Em âmbito nacional, um levantamento do Instituto de Pesquisa Econômica Aplicada (Ipea) mostrou que o Brasil perdeu 479.857 vidas no trânsito entre 2007 e 2018. O custo desses acidentes chegou a  R$ 1,584 trilhão, segundo o estudo Impactos Socioeconômicos dos Acidentes de Transporte divulgado pelo A Análise, em parceria com a Comissão Econômica para a América Latina e Caribe (Cepal). O levantamento utiliza dados de mortalidade do Datasus, do Ministério da Saúde – que inclui internações e reembolso de gastos. 

Em 2019, o Relatório Anual do Seguro DPVAT, que assegura a indenização de danos pessoais causados por veículos automotores, mostrou que os acidentes com ônibus também custam caro. Só em 2018, foram pagas 5.748 indenizações por ocorrências envolvendo o veículo, além de micro-ônibus e vans, em todo o país. Na maior parte dos casos, as vítimas eram pedestres. São Paulo liderou a lista de estados com maior número de pagamentos, somando 20% dos pagamentos de indenização envolvendo o transporte coletivo (1.151 no total). Minas Gerais e Rio de Janeiro aparecem em seguida, com 838 e 801 indenizações, respectivamente.

Do total de vítimas de ocorrências com ônibus, 1.179 foram fatais. Mais de 50% ficaram com sequelas definitivas. O tipo de cobertura também prevalece entre os pedestres. Das 2.871 pessoas que se deslocavam a pé quando foram atingidas por um coletivo, 1.589 ficaram com algum tipo de invalidez permanente. Além disso, 827 benefícios foram pagos para casos com vítimas fatais, enquanto 455 vítimas receberam reembolso de despesas médicas e suplementares.

O relatório de 2020 mostrou que só o Nordeste contabilizou 93.851 mil indenizações e que os ônibus foram responsáveis por deixar 2.205 com invalidez permanente. Anunciada, que vive numa casa pequena com seu companheiro, se encaixa no grupo de sequelas irreversíveis. O valor que recebeu do DPVAT ajudou na compra de uma cadeira de rodas, que já precisa ser trocada. Agora, ela teme perder a pensão temporária que a ajuda a manter o mínimo para sobreviver. 

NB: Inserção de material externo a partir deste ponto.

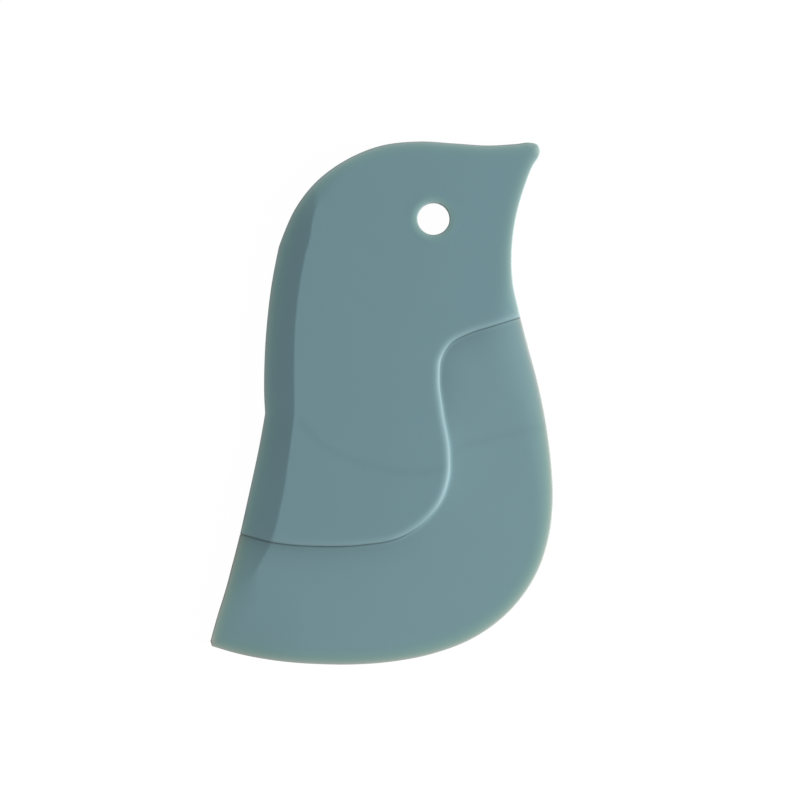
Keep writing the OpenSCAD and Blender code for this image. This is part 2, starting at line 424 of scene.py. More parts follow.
@dataclass(frozen=True)
class Relief:
    """Heights of the surface above the middle plane, which are the same on both faces.

    Attributes:
        plan: The lines that the heights are measured from.
        half: Half the thickness over the grip's flat faces.
        head_w, head_drop: Width and fall of the slope round the head and the throat.
        bevel_from, bevel_w, back_edge: Least and full width of the bevel, and half thickness at its foot.
        bevel_growth: The power by which the bevel's fall grows with its share.
        ridge_soft, head_soft: Heights over which its ridge is rounded where it is crisp and where not.
        grip_crisp, blade_crisp: Shares of the full bevel between which its ridge turns from soft to crisp.
        step_h, step_w, step_bow: Height, width and fullness of the rounded step at the seam.
        foot_share, foot_w, foot_bow: Share of the step that the blade's side takes, and the width and
            hollowness of its fillet there.
        wing_edge: Half thickness of the blade at the foot of the bevel.
        taper_from, taper_w, taper_drop, taper_growth: Least and full width of the taper along the belly,
            its fall at the full width, and the power by which the fall grows with the share.
        slope_bow: Power of the way that is left by which the slopes along the outline fall.
        tail_half, tail_l, tail_bow: Half thickness at the tail, how far from it the blade is full, and
            how far the blade bows outwards between.
        edge_r, seam_r: Rounding of the outline's edges and of both edges of the open seam.
        edge_soft: Height over which the other crests are rounded.
        corner_reach: Distance over which the glows of two rims add up at a corner.
        tinted, untinted: Shares of the full taper at which the rim has its full tint, and none.
    """

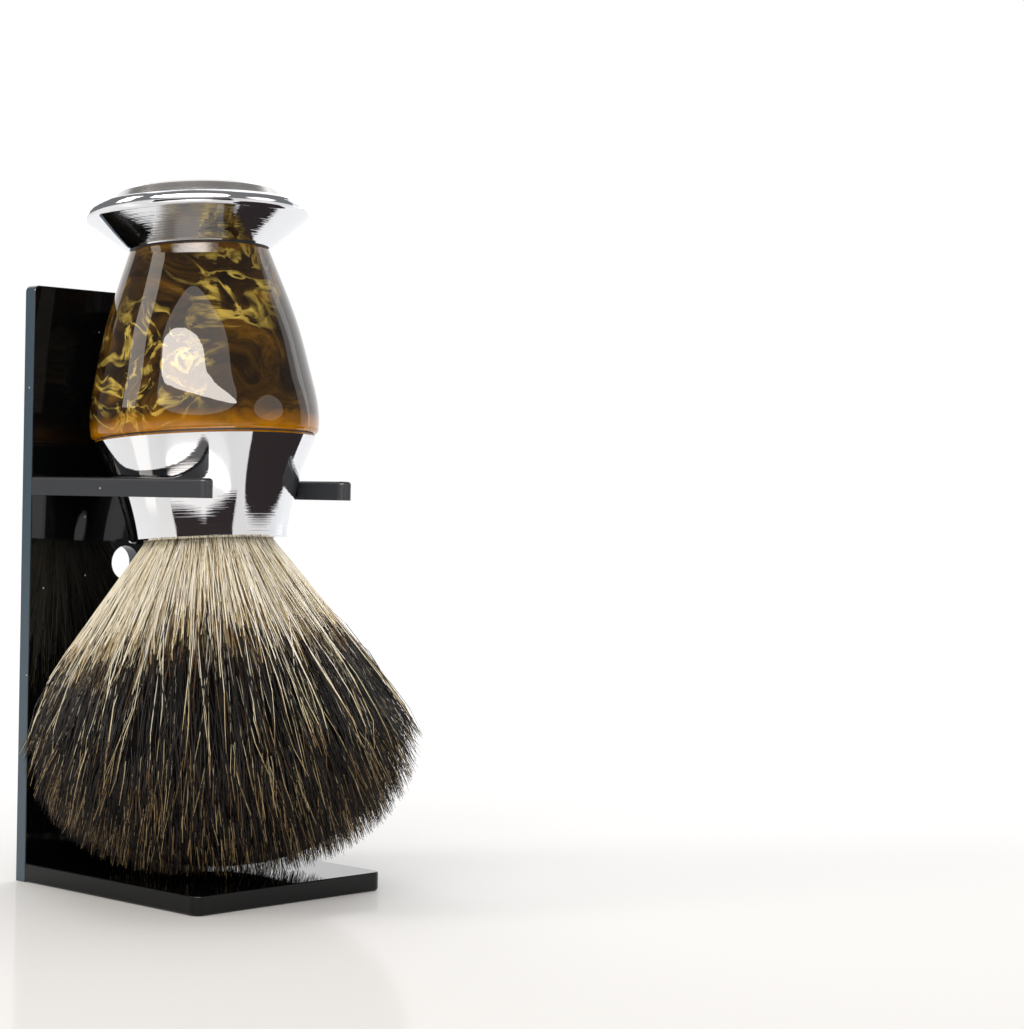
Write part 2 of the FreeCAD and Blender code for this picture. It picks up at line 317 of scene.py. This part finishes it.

# %% [markdown]
# ## Black acrylic sheet
# Cast acrylic is polished on its faces and reflects like dark glass, with an IOR of 1.49. Its
# sawn edges are only scraped smooth, so they are a little rougher and look greyer. A freshly
# unpacked stand also carries a few specks of dust. The edges are told apart by the direction
# that the surface faces. One function makes the three finishes. The three plates are one sheet,
# and the edge tones that differ between them are painted light: the upright's edge is painted
# blue-grey, the fork's edge is a plain grey, and the foot's edge is painted nearly black as a
# painted shade. The foot has less shine, because it already mirrors the bright table.

# %% Acrylic
def acrylic(name, face_axis, shine, edge_tone_and_painted_light):
    """face_axis is 0, 1 or 2: the direction that the sheet's polished faces look."""
    material, tree, shader = new_material(name)
    shader.inputs["Specular IOR Level"].default_value = shine
    shader.inputs["IOR"].default_value = 1.49
    place = add(tree, "ShaderNodeTexCoord")
    normal = add(tree, "ShaderNodeSeparateXYZ", None, {0: place.outputs["Normal"]})
    along = add(tree, "ShaderNodeMath", {"operation": "ABSOLUTE"}, {0: normal.outputs[face_axis]})
    edge = add(tree, "ShaderNodeMapRange", {1: 0.9, 2: 0.3, 3: 0.0, 4: 1.0}, {0: along.outputs[0]})

    # Specks of dust about 0.3 mm across, in three of four cells 4 mm wide.
    cells = add(tree, "ShaderNodeTexVoronoi", {"Scale": 1 / (4 * MM)},
                {"Vector": place.outputs["Object"]})
    speck = add(tree, "ShaderNodeMath", {"operation": "LESS_THAN", 1: 0.035},
                {0: cells.outputs["Distance"]})
    pick = add(tree, "ShaderNodeSeparateColor", None, {0: cells.outputs["Color"]})
    kept = add(tree, "ShaderNodeMath", {"operation": "GREATER_THAN", 1: 0.25},
               {0: pick.outputs[0]})
    dust = add(tree, "ShaderNodeMath", {"operation": "MULTIPLY"},
               {0: speck.outputs[0], 1: kept.outputs[0]})
    # The edge's colour is its own greyer sawn tone plus painted light: a tone per plate for the
    # light on it.
    body = add(tree, "ShaderNodeMix", {"data_type": "RGBA", 6: hex_colour("050607"),
                                       7: hex_colour(edge_tone_and_painted_light)}, {0: edge.outputs[0]})
    colour = add(tree, "ShaderNodeMix", {"data_type": "RGBA", 7: hex_colour("b9b6b0")},
                 {0: dust.outputs[0], 6: body.outputs[2]})
    tree.links.new(colour.outputs[2], shader.inputs["Base Color"])

    # A faint haze from handling, in patches of about 10 mm.
    haze = add(tree, "ShaderNodeTexNoise", {"Scale": 1 / (10 * MM), "Detail": 4.0},
               {"Vector": place.outputs["Object"]})
    smooth = add(tree, "ShaderNodeMapRange", {1: 0.35, 2: 0.75, 3: 0.025, 4: 0.07},
                 {0: haze.outputs[0]})
    rough = add(tree, "ShaderNodeMix", {"data_type": "FLOAT", 3: 0.24},
                {0: edge.outputs[0], 2: smooth.outputs[0]})
    tree.links.new(rough.outputs[0], shader.inputs["Roughness"])

    # Cast sheet is never quite flat, which bends reflections slightly.
    wave = add(tree, "ShaderNodeTexNoise", {"Scale": 1 / (14 * MM), "Detail": 1.0},
               {"Vector": place.outputs["Object"]})
    bump = add(tree, "ShaderNodeBump", {"Strength": 1.0, "Distance": 0.03 * MM},
               {"Height": wave.outputs[0]})
    tree.links.new(bump.outputs[0], shader.inputs["Normal"])
    return material


def give(node, material):
    """Puts a material on every slot of a piece from the model."""
    for slot in nodes[node].material_slots:
        slot.material = material


# Painted light: the edge tones differ per plate, painted blue-grey on the upright and nearly black
# on the foot.
give("back_plate", acrylic("black cast acrylic sheet, upright", 1, 0.5, "394954"))
give("base_plate", acrylic("black cast acrylic sheet, foot", 2, 0.28, "08090a"))
give("fork_plate", acrylic("black cast acrylic sheet, fork", 2, 0.5, "34363a"))
print("acrylic on the stand's three plates")

# %% [markdown]
# ## Chromed brass
# The ferrule and the cap are turned on a lathe, polished and chromium plated. Chrome is a
# nearly perfect mirror with a slightly cool tint. The polishing leaves very fine rings round
# the axis, which make the edges of a reflection ragged. They are drawn as a faint bump that
# depends only on the height along the brush. Real marks are finer than the eye can part, so
# the noise is drawn at 0.25 mm. The cap's rings are deeper than the ferrule's, so reflections
# in it break up more. The disc on top is satin: polished less, and a little greyer.

# %% Chrome
def height_on_brush(tree, place):
    """Height along the brush's axis in millimetres, from the ferrule's rim."""
    scaled = [c / MM for c in axis]
    along = add(tree, "ShaderNodeVectorMath", {"operation": "DOT_PRODUCT", 1: scaled},
                {0: place.outputs["Object"]})
    start = rim.dot(axis) / MM
    return add(tree, "ShaderNodeMath", {"operation": "SUBTRACT", 1: start},
               {0: along.outputs["Value"]})


def chrome(name, ring_depth_mm, tint="e6e8ec", smoothest=0.015, roughest=0.05):
    """Chromium plate with fine turned rings. The last two are its range of roughness."""
    material, tree, shader = new_material(name)
    shader.inputs["Base Color"].default_value = hex_colour(tint)
    shader.inputs["Metallic"].default_value = 1.0
    place = add(tree, "ShaderNodeTexCoord")
    height = height_on_brush(tree, place)
    rings = add(tree, "ShaderNodeTexNoise", {"noise_dimensions": "1D", "Scale": 4.0, "Detail": 2.0,
                                             "Roughness": 0.7}, {"W": height.outputs[0]})
    bump = add(tree, "ShaderNodeBump", {"Strength": 1.0, "Distance": ring_depth_mm * MM},
               {"Height": rings.outputs[0]})
    tree.links.new(bump.outputs[0], shader.inputs["Normal"])
    smear = add(tree, "ShaderNodeMapRange", {1: 0.3, 2: 0.7, 3: smoothest, 4: roughest},
                {0: rings.outputs[0]})
    tree.links.new(smear.outputs[0], shader.inputs["Roughness"])
    return material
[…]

“Sem auxílio, ela corre o risco de ficar em situação de miséria”

Aparecida cadeira de rodas

Anunciada mora com o companheiro, José Carlos, que é quem dá o suporte nos dias em que precisava se locomover para o hospital. Recentemente, ele também sofreu uma fratura ao tentar ajudar a esposa sair da cadeira. José caiu e fraturou o femur e também ele está com dificuldade de se locomover. “Me desiquilibrei e caí e agora tá mais difícil de ajudar ela no dia a dia”, comenta ele, que já tem 54 anos e está desempregado. Mãe de um filho, Anunciada passa a maior parte do tempo em casa porque no local onde mora não tem acesso a rampas que facilitem a sua lomocomoção. “É muito ruim andar por aí porque as ruas não estão preparadas para cadeirantes”, pontua ela, que muitas vezes deixa de pegar ônibus, na mesma integração onde foi atropelada, por que o elevador para cadeirantes está quebrado. 

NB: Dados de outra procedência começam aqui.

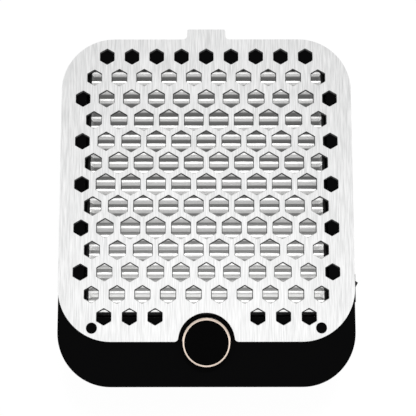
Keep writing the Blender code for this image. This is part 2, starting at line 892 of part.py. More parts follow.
def ear_places():
    """The fan module's four screw ears, round the outside of the scroll."""
    places = []
    span = 2 * math.pi - tongue_angle
    for angle in ear_angles:
        share = (angle - tongue_angle) / span
        radius = scroll_start_radius + (scroll_end_radius - scroll_start_radius) * share
        radius += scroll_wall + ear_reach
        places.append((fan_x + radius * math.cos(angle), fan_y + radius * math.sin(angle)))
    places.append((duct_sides()[1] + scroll_wall + ear_reach, fan_y + scroll_start_radius))
    return places


def make_fan_housing(shell_material, cover_material):
    """The scroll, open at its top and at the outlet, and the cover with the inlet that closes it."""
    back = body_back - shell_wall - duct_clearance
    spiral, outlet = scroll_block("fan_housing", scroll_wall, back, scroll_z, scroll_top)
    scroll = add_object("fan_housing", spiral, material=shell_material)
    ears = [rod_mesh("ear", ear_radius, scroll_z, scroll_z + scroll_base_thickness, round_steps, x, y)
            for x, y in ear_places()]
    join(scroll, add_object("outlet_block", outlet), add_object("ear_blocks", merged_mesh("ear_blocks", ears)))
    spiral_air, outlet_air = scroll_block("air", 0, back + cut_overrun, scroll_inside_z,
                                           scroll_top + cut_overrun)
    holes = [rod_mesh("hole", screw_shank_radius + seat_gap, scroll_z - cut_overrun,
                      scroll_inside_z + cut_overrun, small_steps, x, y) for x, y in ear_places()]
    holes.append(rod_mesh("hole", tube_outer_radius + seat_gap, scroll_z - cut_overrun,
                          scroll_inside_z + cut_overrun, round_steps, fan_x, fan_y))
    holes.append(rod_mesh("hole", lead_radius * 2, scroll_z - cut_overrun, scroll_inside_z + cut_overrun,
                          small_steps, fan_x, fan_y - motor_board_radius + lead_radius))
    cut(scroll, add_object("air_cutter", spiral_air), add_object("outlet_air_cutter", outlet_air),
        add_object("ear_hole_cutter", merged_mesh("ear_hole_cutter", holes)))
    lid_z = scroll_top + seat_gap / 2
    lid, lid_outlet = scroll_block("fan_cover", scroll_wall, back, lid_z, lid_z + scroll_cover_thickness)
    cover = add_object("fan_cover", lid, material=cover_material)
    join(cover, add_object("cover_outlet_block", lid_outlet))
    inlet = rod_mesh("inlet_opening", inlet_radius, lid_z - cut_overrun,
                     lid_z + scroll_cover_thickness + cut_overrun, fine_steps, fan_x, fan_y)
    cut(cover, add_object("inlet_opening_cutter", inlet))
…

O advogado Thiago Melo observa que a falta de auxílio pode colocar Anunciada em total condição de miséria. “Hoje, o processo está no Superior Tribunal de Justiça aguardando a análise de um recurso especial impetrado pela empresa de ônibus para anular o pagamento do auxílio. O juiz de 1º instância já negou, agora, é esperar o STJ”, atualiza o advogado Thiago Melo. A reportagem tentou, insistentemente, um retorno da Conorte, consórcio da Rodotur (responsável pelo ônibus que atingiu Anunciada), mas não obteve retorno. 

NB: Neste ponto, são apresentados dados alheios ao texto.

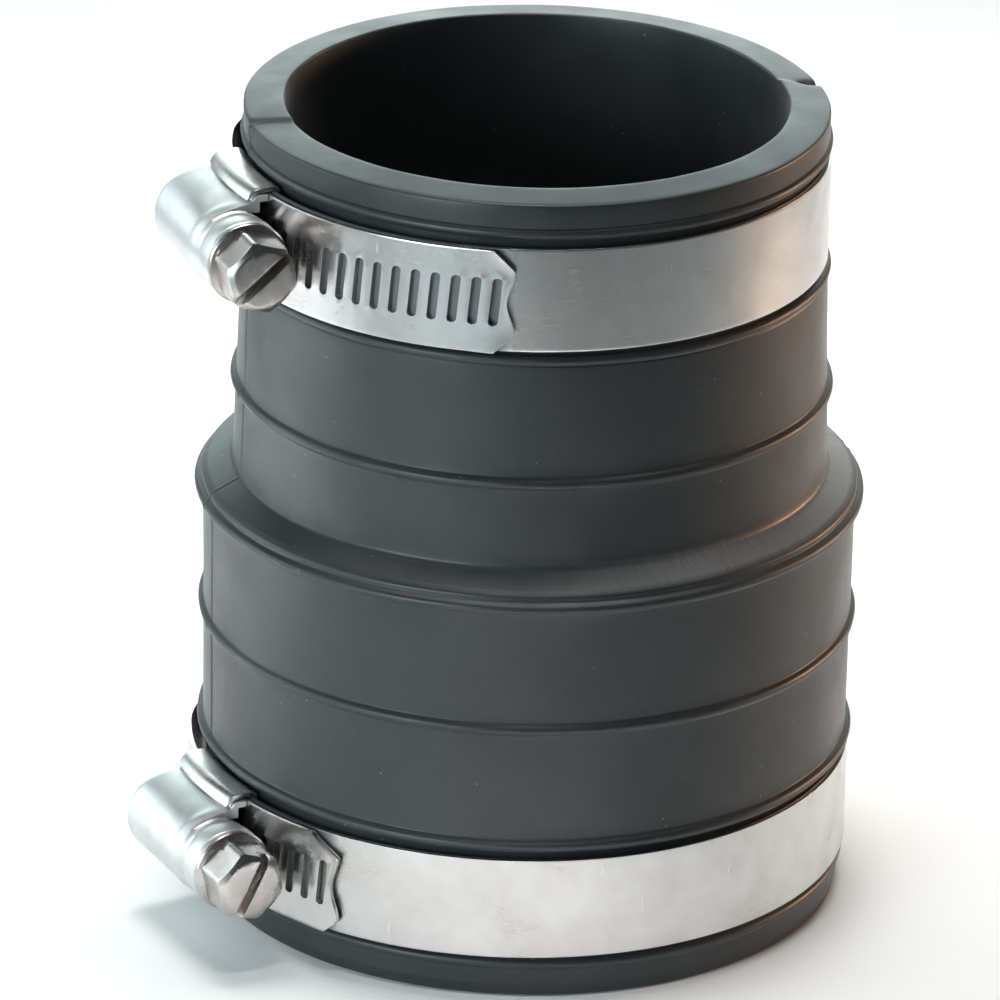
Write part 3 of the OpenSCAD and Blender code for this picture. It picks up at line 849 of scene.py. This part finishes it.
TUNNEL = (-8.5, 7.6)
BARREL_R = 5.0
BARREL_FROM = -6.9  # where the rounded far end is over
FLANGE_TO = 6.7
FLANGE_INSET = 0.05
FLANGE_TOP = 1.86  # the flanges' outer face, over the tail
FRONT_OPEN = 2.2  # how far over the tail the open head end starts
END_ROUND = 1.3
WALL_HALF_W = 5.45
WALL_FROM = 1.9
WALL_PULL = 1.7  # how strongly the side walls curve into the crown
WALL_STEPS = 9
CROWN_FROM = 26
CROWN_STEPS = 10
CAVITY_R = 4.3
JOURNAL_R, TIP_R = 3.05, 1.55
JOURNAL_BORE, TIP_BORE = (5.5, 12), (-9.5, -6)
END_FADE = 2.6  # height over the feet in which the far end's rounding grows
UNDER = 3  # how far under the tail the cutting tools start
RUN_REACH, RUN_HALF_W = 24, 9  # the tail's run: degrees each way, and half its width
COLLAR_EDGE = [(10.75, 4.88), (10.87, 4.75), (10.9, 4.55)]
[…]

Além do risco de perder a única ajuda financeira que possibilita o mínimo para sobreviver dentro de um contexto social agravado pela pandemia, Anunciada ainda pode perder a perna esquerda, que está comprometida. “Eu perdi a minha liberdade de ir e vir”, desabafa ela, que precisa se arrastar pelo chão para poder cumprir atividades básicas dentro de casa. Seu maior desejo é comprar uma prótese “igual a de Roberto Carlos”, mas, de acordo com suas prórias pesquisas, o equipamento custa R$100 mil. “Eu teria que trabalhar muito para comprar, mas nao tenho como trabalhar”.